Congress activists, led by West Bengal PCC chief Adhir Chowdhury, took to the streets here on Sunday demanding justice for student leader Anis Khan whose mysterious death in Howrah district on February 18 has triggered state-wide protests.
Chowdhury, who met the family of the deceased at their house at Amta the day before, led the procession of around 300 Congress workers from 'Bidhan Bhavan', the state party headquarters in central Kolkata's Entally, to the seven-point crossing in Park Circus in the southern part of the metropolis.
The senior Congress leader was holding a festoon which read in Bengali "We demand justice, we demand high-level independent probe against state conspiracy." A woman activist of the party, walking side by side with Chowdhury, held a placard which read "We demand CBI probe into the murder of Anis Khan".
The state government has constituted a special investigation team (SIT) to probe the death of the student activist.

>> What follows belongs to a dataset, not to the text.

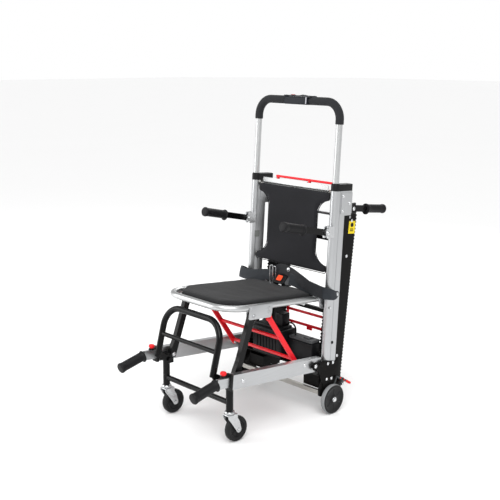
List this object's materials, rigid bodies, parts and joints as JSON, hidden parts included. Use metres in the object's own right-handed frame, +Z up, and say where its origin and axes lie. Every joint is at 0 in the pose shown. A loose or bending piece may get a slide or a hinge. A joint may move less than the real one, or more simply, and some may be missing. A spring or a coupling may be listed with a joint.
{
  "type": "folding stair chair",
  "caption": "Folding evacuation stair chair with carry handles, telescopic push handle, casters and powered stair tracks behind the back.",
  "frame": {"origin": "on the ground under the centre of the chair's box", "axes": "+Z up; -Y is the way the seated person faces; +X is that person's left"},
  "size_m": [0.552, 1.0482, 1.2796],
  "materials": {
    "aluminium": "satin anodised",
    "bright_steel": "zinc plated",
    "black_steel": "satin black powder coat",
    "red_steel": "gloss red powder coat",
    "black_plastic": "fine grain",
    "foam": "foam rubber",
    "grip_rubber": "moulded",
    "tyre": "moulded",
    "wheel": "moulded",
    "pad_fabric": "woven",
    "webbing": "woven webbing",
    "panel_fabric": "coated weave",
    "red_plastic": "gloss",
    "orange_plastic": "gloss",
    "belt_rubber": "moulded"
  },
  "bodies": {
    "frame": {"upright_left": "aluminium", "upright_right": "aluminium", "upright_caps": "black_plastic", "upright_rear_boxes": "aluminium", "back_crossbars": "aluminium", "back_panel": "panel_fabric", "rear_plates": "black_steel", "base_brackets": "black_steel", "frame_fasteners": "bright_steel", "armrest_brackets": "bright_steel", "rear_handle_brackets": "black_steel", "motor_housing": "black_plastic", "battery_box": "black_plastic", "ribbed_crossbar": "aluminium", "motor_cable": "black_plastic"},
    "push_handle": {"push_handle_tube": "aluminium", "push_handle_foam": "foam", "control_box": "black_plastic"},
    "power_button": {"power_button": "red_plastic"},
    "direction_switch": {"direction_switch": "black_plastic"},
    "release_bar": {"release_bar": "red_steel"},
    "armrest_left": {"armrest_bar_left": "black_steel", "armrest_grip_left": "grip_rubber"},
    "armrest_right": {"armrest_bar_right": "black_steel", "armrest_grip_right": "grip_rubber"},
    "rear_handle_left": {"rear_handle_bar_left": "black_steel", "rear_handle_grip_left": "grip_rubber"},
    "rear_handle_right": {"rear_handle_bar_right": "black_steel", "rear_handle_grip_right": "grip_rubber"},
    "seat": {"seat_frame": "aluminium", "seat_brackets": "aluminium", "seat_pad": "pad_fabric", "seat_belt": "webbing", "belt_buckle": "black_plastic"},
    "buckle_button": {"buckle_button": "orange_plastic"},
    "rails": {"side_rails": "aluminium", "rail_endcaps": "black_plastic", "rail_pivots": "bright_steel"},
    "legs": {"front_legs": "black_steel"},
    "brace": {"red_brace": "red_steel"},
    "footrest": {"footrest_frame": "black_steel"},
    "front_handle_left": {"front_handle_bar_left": "aluminium", "front_handle_grip_left": "grip_rubber"},
    "front_handle_right": {"front_handle_bar_right": "aluminium", "front_handle_grip_right": "grip_rubber"},
    "knob_left": {"handle_knob_left": "red_plastic"},
    "knob_right": {"handle_knob_right": "red_plastic"},
    "caster_left": {"caster_fork_left": "bright_steel"},
    "caster_right": {"caster_fork_right": "bright_steel"},
    "caster_wheel_left": {"caster_wheel_left": "tyre"},
    "caster_wheel_right": {"caster_wheel_right": "tyre"},
    "rear_wheel_left": {"rear_wheel_left": "wheel"},
    "rear_wheel_right": {"rear_wheel_right": "wheel"},
    "brake_left": {"brake_left": "red_steel"},
    "brake_right": {"brake_right": "red_steel"},
    "tracks": {"track_frame": "black_steel", "track_belts": "belt_rubber"},
    "drive_shaft": {"drive_shaft": "bright_steel"},
    "idler_rollers": {"idler_rollers": "bright_steel"},
    "track_pedal": {"track_pedal": "red_steel"}
  },
  "joints": [
    {"name": "push_handle_slide", "type": "slide", "parent": "frame", "child": "push_handle", "axis": [0, 0.0567, 0.9984], "range_m": [-0.22, 0]},
    {"name": "power_press", "type": "slide", "parent": "push_handle", "child": "power_button", "axis": [0, -0.0567, -0.9984], "range_m": [0, 0.002], "stiffness_N_per_m": 500},
    {"name": "direction_rocker", "type": "hinge", "parent": "push_handle", "child": "direction_switch", "pos_m": [0.027, 0.23613, 1.27317], "axis": [0, 0.9984, -0.0567], "range_deg": [-6, 6]},
    {"name": "release_pull", "type": "hinge", "parent": "frame", "child": "release_bar", "pos_m": [0, 0.23374, 0.92233], "axis": [-1, 0, 0], "range_deg": [0, 20], "stiffness_Nm_per_rad": 1},
    {"name": "armrest_left_fold", "type": "hinge", "parent": "frame", "child": "armrest_left", "pos_m": [0.225, 0.16323, 0.752], "axis": [-1, 0, 0], "range_deg": [0, 75]},
    {"name": "rear_handle_left_fold", "type": "hinge", "parent": "frame", "child": "rear_handle_left", "pos_m": [0.225, 0.31323, 0.832], "axis": [-1, 0, 0], "range_deg": [0, 85]},
    {"name": "armrest_right_fold", "type": "hinge", "parent": "frame", "child": "armrest_right", "pos_m": [-0.225, 0.16323, 0.752], "axis": [-1, 0, 0], "range_deg": [0, 75]},
    {"name": "rear_handle_right_fold", "type": "hinge", "parent": "frame", "child": "rear_handle_right", "pos_m": [-0.225, 0.31323, 0.832], "axis": [-1, 0, 0], "range_deg": [0, 85]},
    {"name": "seat_fold", "type": "hinge", "parent": "frame", "child": "seat", "pos_m": [0, 0.18177, 0.44444], "axis": [-1, 0, 0], "range_deg": [0, 62], "deforming": ["seat_belt"]},
    {"name": "buckle_press", "type": "slide", "parent": "seat", "child": "buckle_button", "axis": [0, 0.7314, -0.682], "range_m": [0, 0.003], "stiffness_N_per_m": 400},
    {"name": "rail_fold", "type": "hinge", "parent": "frame", "child": "rails", "pos_m": [0, 0.09877, 0.21845], "axis": [-1, 0, 0], "range_deg": [0, 62]},
    {"name": "leg_fold", "type": "hinge", "parent": "rails", "child": "legs", "pos_m": [0, -0.28477, 0.252], "axis": [-1, 0, 0], "range_deg": [-62, 0]},
    {"name": "brace_fold", "type": "hinge", "parent": "rails", "child": "brace", "pos_m": [0, 0.04923, 0.232], "axis": [-1, 0, 0], "range_deg": [-26.04, 0]},
    {"name": "footrest_flip", "type": "hinge", "parent": "legs", "child": "footrest", "pos_m": [0, -0.31377, 0.24], "axis": [1, 0, 0], "range_deg": [0, 85]},
    {"name": "front_handle_left_slide", "type": "slide", "parent": "rails", "child": "front_handle_left", "axis": [0, -0.9962, 0.0872], "range_m": [0, 0.1]},
    {"name": "knob_left_pull", "type": "slide", "parent": "rails", "child": "knob_left", "axis": [0, 0.0872, 0.9962], "range_m": [0, 0.007], "stiffness_N_per_m": 600},
    {"name": "caster_left_swivel", "type": "hinge", "parent": "legs", "child": "caster_left", "pos_m": [0.19, -0.31377, 0.12], "axis": [0, 0, 1], "continuous": true},
    {"name": "caster_wheel_left_spin", "type": "hinge", "parent": "caster_left", "child": "caster_wheel_left", "pos_m": [0.19, -0.28177, 0.05], "axis": [1, 0, 0], "continuous": true},
    {"name": "rear_wheel_left_spin", "type": "hinge", "parent": "frame", "child": "rear_wheel_left", "pos_m": [0.259, 0.18923, 0.0615], "axis": [1, 0, 0], "continuous": true},
    {"name": "brake_left_press", "type": "hinge", "parent": "frame", "child": "brake_left", "pos_m": [0.255, 0.24823, 0.112], "axis": [-1, 0, 0], "range_deg": [-3, 10]},
    {"name": "front_handle_right_slide", "type": "slide", "parent": "rails", "child": "front_handle_right", "axis": [0, -0.9962, 0.0872], "range_m": [0, 0.1]},
    {"name": "knob_right_pull", "type": "slide", "parent": "rails", "child": "knob_right", "axis": [0, 0.0872, 0.9962], "range_m": [0, 0.007], "stiffness_N_per_m": 600},
    {"name": "caster_right_swivel", "type": "hinge", "parent": "legs", "child": "caster_right", "pos_m": [-0.19, -0.31377, 0.12], "axis": [0, 0, 1], "continuous": true},
    {"name": "caster_wheel_right_spin", "type": "hinge", "parent": "caster_right", "child": "caster_wheel_right", "pos_m": [-0.19, -0.28177, 0.05], "axis": [1, 0, 0], "continuous": true},
    {"name": "rear_wheel_right_spin", "type": "hinge", "parent": "frame", "child": "rear_wheel_right", "pos_m": [-0.259, 0.18923, 0.0615], "axis": [1, 0, 0], "continuous": true},
    {"name": "brake_right_press", "type": "hinge", "parent": "frame", "child": "brake_right", "pos_m": [-0.255, 0.24823, 0.112], "axis": [-1, 0, 0], "range_deg": [-3, 10]},
    {"name": "track_fold", "type": "hinge", "parent": "frame", "child": "tracks", "pos_m": [0, 0.26223, 0.125], "axis": [-1, 0, 0], "range_deg": [0, 60]},
    {"name": "idler_spin", "type": "hinge", "parent": "tracks", "child": "idler_rollers", "pos_m": [0, 0.3368, 0.78983], "axis": [1, 0, 0], "continuous": true},
    {"name": "drive_spin", "type": "hinge", "parent": "tracks", "child": "drive_shaft", "pos_m": [0, 0.26223, 0.125], "axis": [1, 0, 0], "continuous": true},
    {"name": "pedal_swing", "type": "hinge", "parent": "tracks", "child": "track_pedal", "pos_m": [0, 0.3338, 0.35043], "axis": [1, 0, 0], "range_deg": [0, 55]}
  ],
  "couplings": [
    {"joint": "rail_fold", "follows": "seat_fold", "ratio": 1},
    {"joint": "leg_fold", "follows": "seat_fold", "ratio": -1},
    {"joint": "brace_fold", "follows": "seat_fold", "ratio": -0.42},
    {"joint": "idler_spin", "follows": "drive_spin", "ratio": 1}
  ]
}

After covering a distance of one kilometre, Chowdhury, also the leader of Congress in Lok Sabha said "I have spoken to the victim's father Salem Khan. I have promised him all help in his fight for 'Insaf' '(justice) for his son who was murdered. He was a son of Bengal and belonged to the entire state".
Pointing out that he will take the battle 'Justice for Anis Khan' to New Delhi if required, Chowdhury alleged "the chief minister and her government wants to mute the voice of protest of Anis Khan family by giving a job to his brother. But she cannot silence the call for justice.
"Anis was a strong voice against communalism, and any divisive agenda. He was a prominent face in the anti-CAA movement. He stood against the graft of the local establishment. So we need to know who killed him, and the reason as to why he was killed. We want a high-level probe not influenced by the powers-that-be into the cold-blooded murder." Anis, a former Left student leader who later joined the Indian Secular Front, was found dead outside his residence at Amta on the night of February 18.
His father Salem Khan had alleged that three persons, wearing police uniform raided their house on that night and while one of them held the elderly person at gunpoint, two others went to the incomplete third floor of the house and after a brief argument with the Aliah University alumnus pushed him to death.
DGP Manoj Malviya had said the SIT would expeditiously unravel the truth within 15 days from February 24 and announced the arrest of two persons- a home guard and a civic volunteer of Amta police station - in connection with the incident.
West Bengal minister Pulak Roy had recently visited the family and blamed Left parties and organisations for trying to influence the family for political reasons and derail the SIT probe.
A second inquest on the body of the slain leader was done on March 1, after exhumation of the body from a burial ground, close to his residence, on the order of the Calcutta High Court.